This is the fifth out of six books in T. Jefferson Parker's series featuring Charlie Hood, an L. A. County Sheriff's deputy, and the deeper one gets into the series the more difficult the books are to review, at least for me. I find that this one is virtually impossible to discuss without giving away critical information that might spoil the earlier books for people who haven't read them yet.
What differentiates this series from most others is that the six books in the series constitute a single long narrative that has been divided into six separate volumes. In most other series you have a continuing series character, usually with a small supporting cast, but the stories themselves are almost always discrete. If you're reading John Sandford's Lucas Davenport series, for example, you know going in that there are now twenty-three books in the series and so, obviously, Lucas must have survived whatever challenges and dangers he might have faced in the first twenty-two. But you know nothing of the fate of the rest of the characters.
Since there are six books in the Charlie Hood series, the reader understands that Hood has somehow survived the first five. But the problem one faces when attempting to review any of the later books in the series is that you inevitably have to refer to other characters who have also survived the earlier books when they well might not have. And this, I think, is bound to spoil the tension is some of the earlier books for readers who haven't gotten to them yet. I would argue that the tease on the book's jacket does exactly that as well.
And so, attempting to be as circumspect as possible, I will simply note that for a while now, Charlie Hood has been on loan to an ATF task force that is attempting to staunch the flow of guns and other weapons from the U.S. into Mexico. This has brought Charlie and other characters into direct conflict with the drug lords that run Mexico's infamous cartels.
In this case, one of those drug lords kidnaps someone close to Hood and demands that a million dollars in ransom be delivered deep into Mexico. The clock is ticking and if the money is not delivered on time, the victim will be skinned alive.
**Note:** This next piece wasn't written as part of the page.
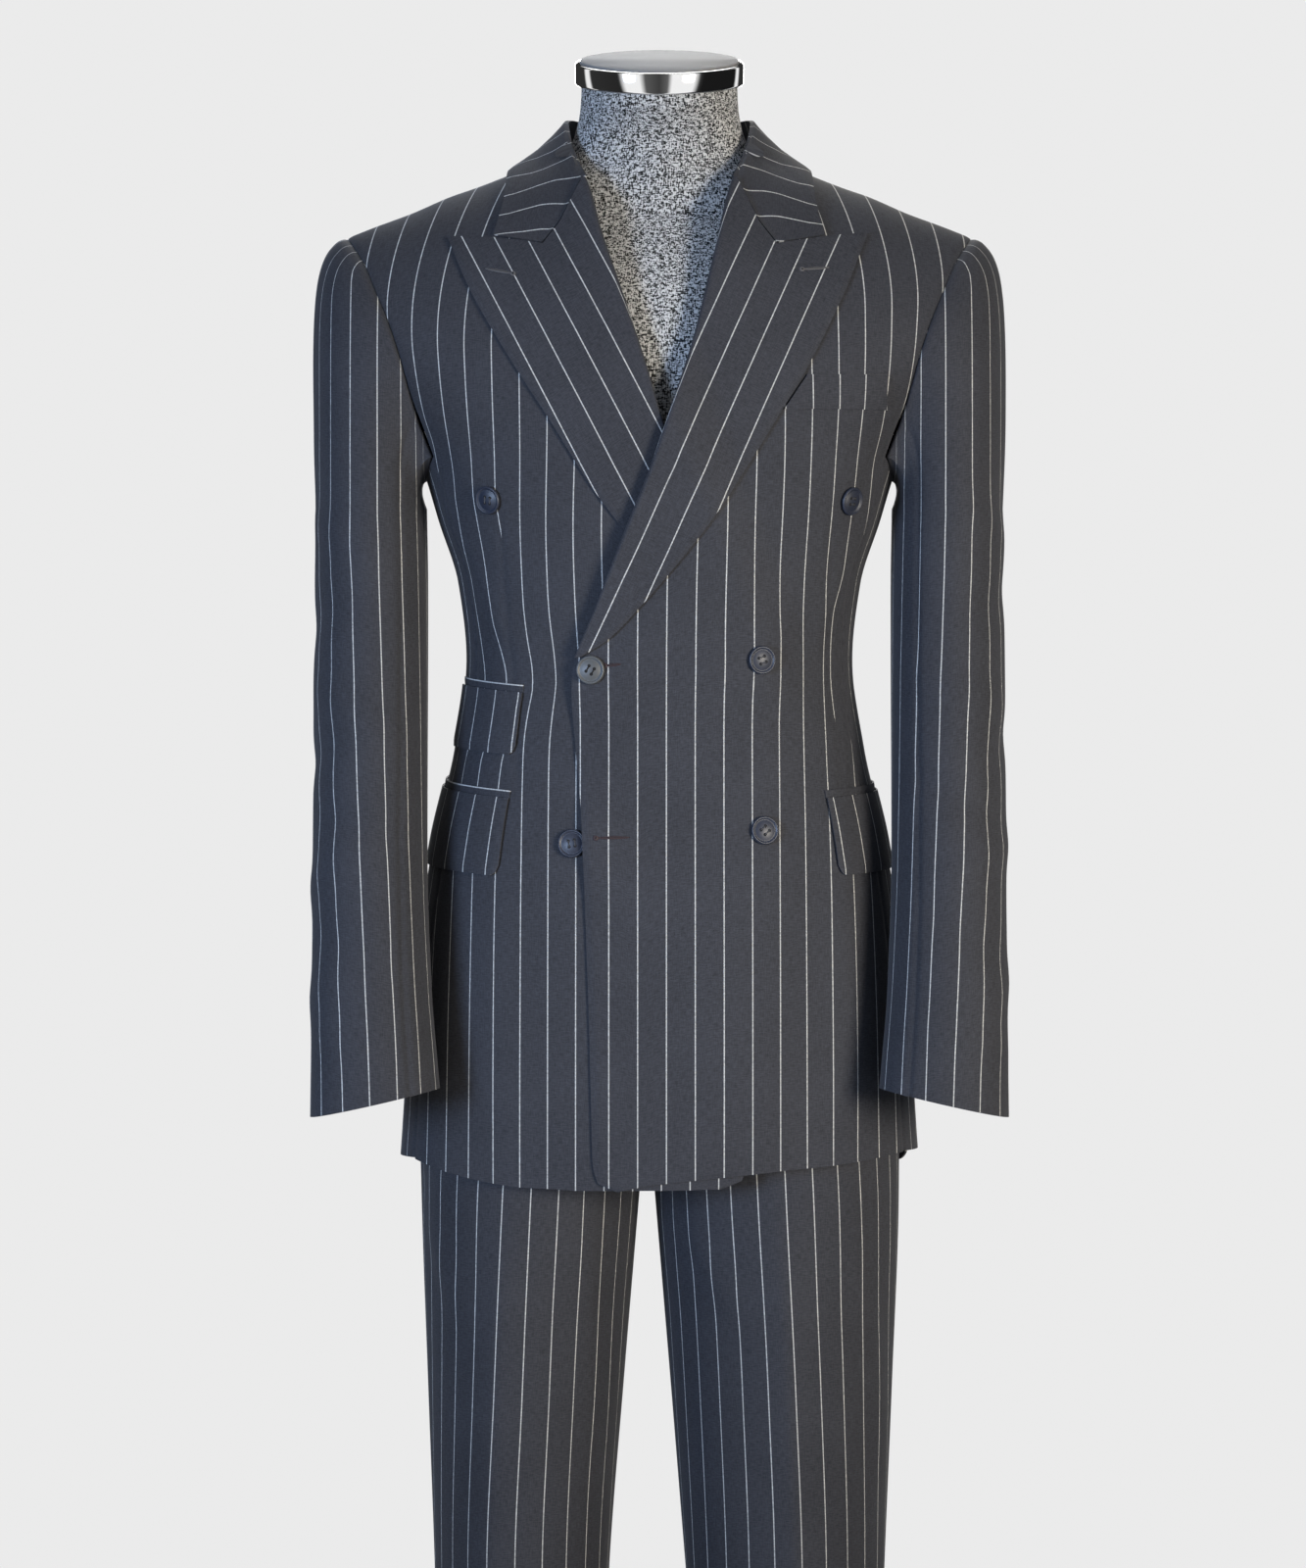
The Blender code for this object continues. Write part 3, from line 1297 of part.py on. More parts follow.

Charlie assumes the task of delivering the money, even though he has a history with the drug lord in question that is almost certain to put Charlie in grave danger. And that's all I'm comfortable in saying about the plot even though, as I said above, the publisher apparently feels comfortable in giving away quite a bit more.
I've really enjoyed this series from the beginning, but this book was something of a disappointment by comparison especially to the first and second books. Beginning in the third book, Parker introduced a non-conventional character and since that time, I don't think that the books have worked as well. I find that I'm increasingly unable to suspend disbelief to the extent that the later books have required, and so I haven't enjoyed them quite as much. Parker is a very gifted writer and it's still a lot of fun to read his prose, but I wish it were in service of a plot that I could buy into more easily.
I'm looking forward very much to Famous and the Dead, The, which is the last book in the series, and I hope that it returns the series to the very high note on which it opened.
One last note: As anyone who reads my reviews knows, I am constantly urging people to read a series in order. I would only add that it is absolutely essential in this case. A reader who begins in the middle of the series will have a great deal of difficulty really appreciating the complexity of the story and will cheat him or herself out of enjoying this long and involved story to the fullest extent.